The presentations focused on the crisis in Oakland schools and why the teachers will be striking, contract updates and timeline, busting the myth of “there is no money” and what families can do to support the teachers. They included statistics about charters and their problems, as well as pointing out the disparity between spending on education and prisons in California.


CONTRARY TO the myth that “Oakland has no money,” the union made the case that Oakland-based companies raking it in should pay their fair share: for example, Kaiser (a nonprofit that made $3.8 billion in 2017), Clorox ($823 million in 2018) and the Port of Oakland ($358.7 million in 2017). The Bay Area is also home to the third-largest concentration of billionaires in the world.

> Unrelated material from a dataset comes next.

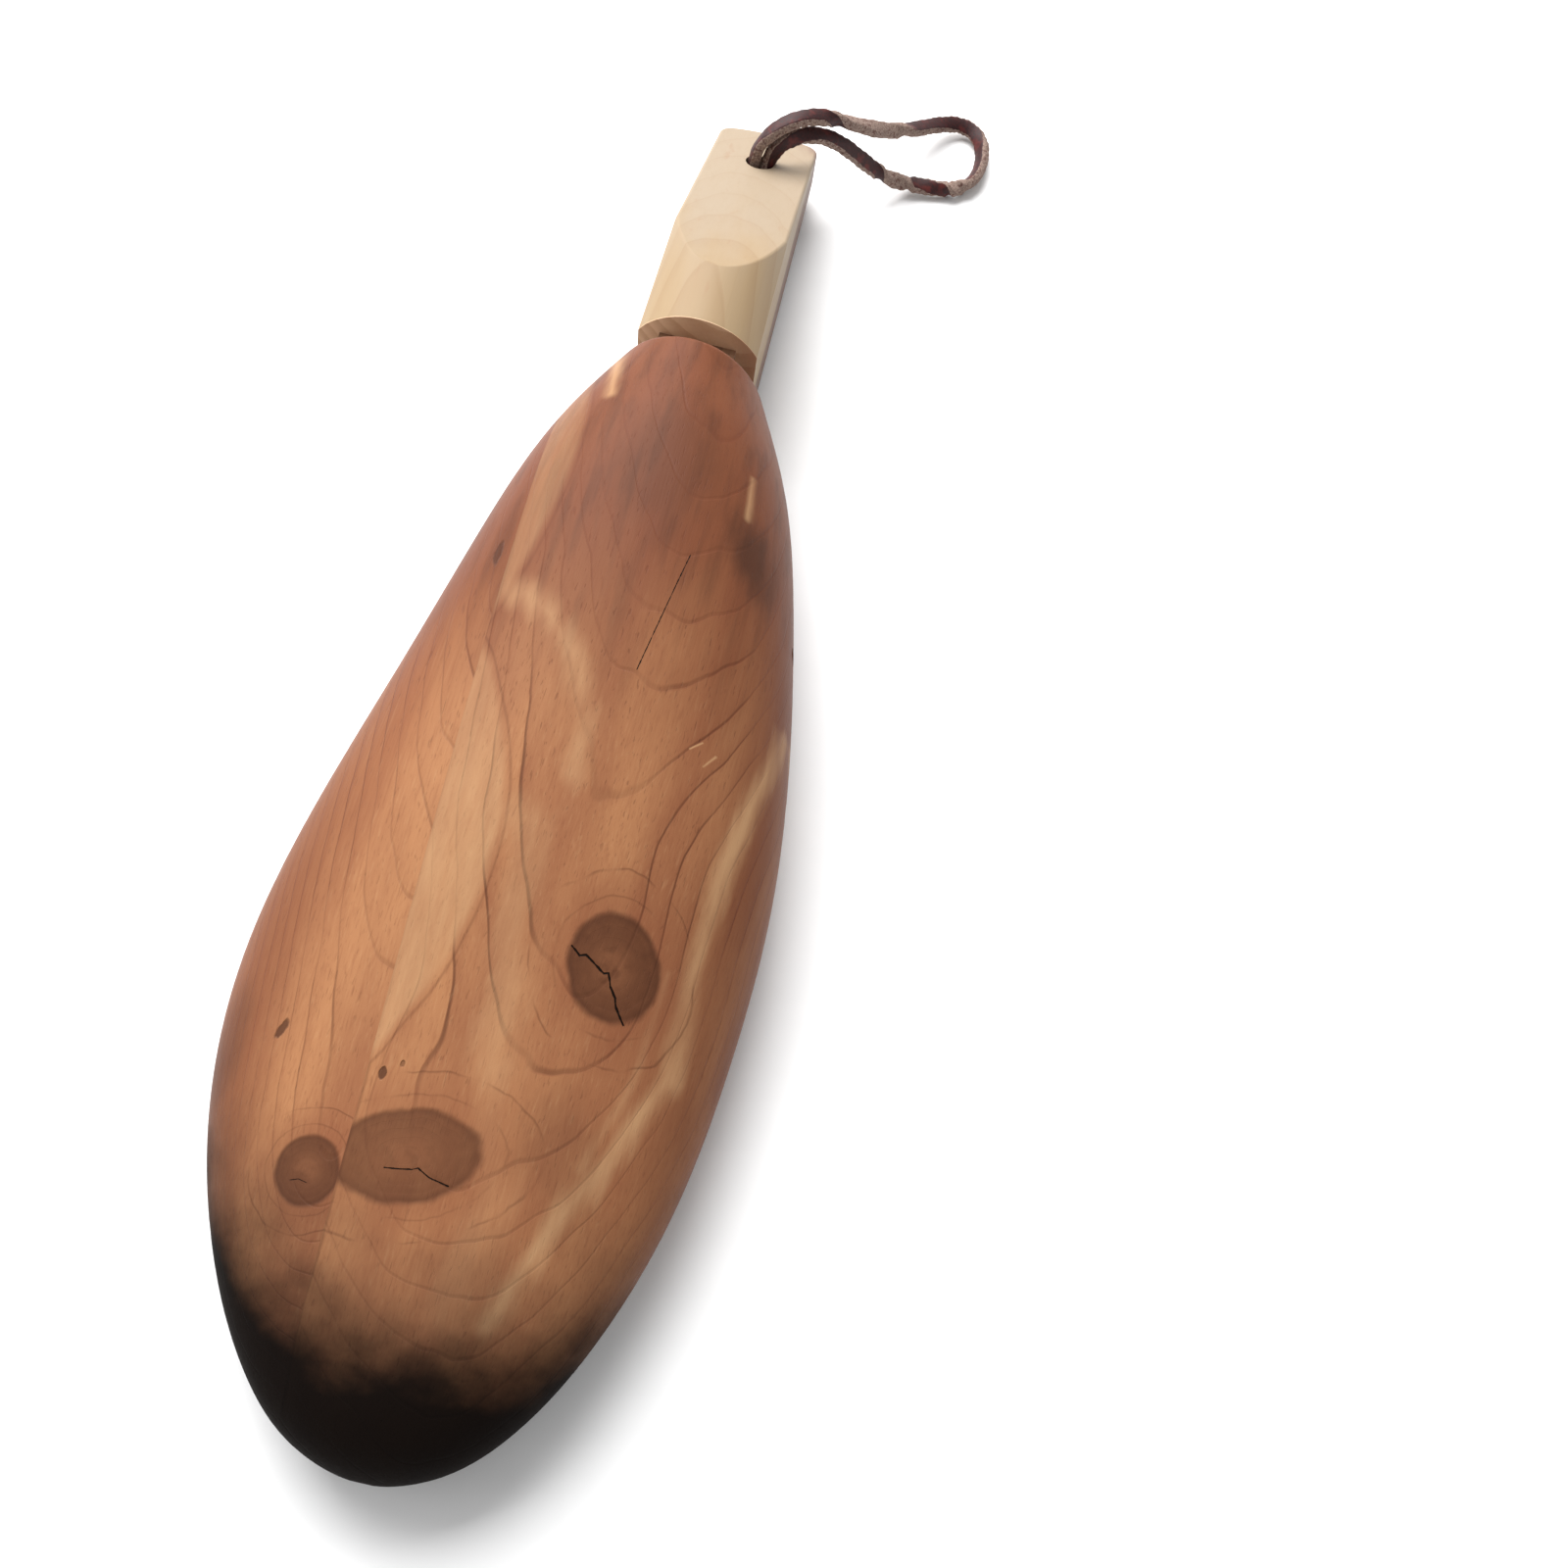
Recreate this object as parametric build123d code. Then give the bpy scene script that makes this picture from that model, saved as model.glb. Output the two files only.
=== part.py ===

As the OEA’s community newsletter, Oakland Teachers’ Voice, points out, “California spends $75,560 a year to incarcerate an inmate while it spends $10,291 on average for every student.” The per-student spending in Oakland is lower than the state average.

Based on the q-and-a sessions at these community meetings, parents support the teachers and the strike, but understandably wanted to know what it means for their families. Getting a strong strike school in place will be pivotal to making sure parents can support OEA by not crossing the picket line.

Strike schools are alternate learning facilities for students so they can support the strike by not crossing the picket lines. In Los Angeles last month, strike schools were organized by parents in their living rooms, and during the 2012 Chicago teachers’ strike, entire communities organized strike schools.

For cities like Oakland, the stakes are high where OUSD has a five-year plan to “consolidate resources” by slating 24 more school closures and expanding charter schools in a district that already has the largest percentage of students in charter schools of any district in California. But teachers, parents and students are organizing and building solidarity.

As the Teachers’ Voice argued:

Oakland teachers know that in order to put students first we must protect our neighborhood schools from the threat of closure. That’s why we are fighting the district’s school closure plan as a part of contract bargaining process.

We are proud to stand with the school community at Roots, who are leading in this fight, and we are determined to continue to support their efforts to keep their school community flourishing and protect all other neighborhood schools from the threat of closure.

David McCarthy contributed to this article.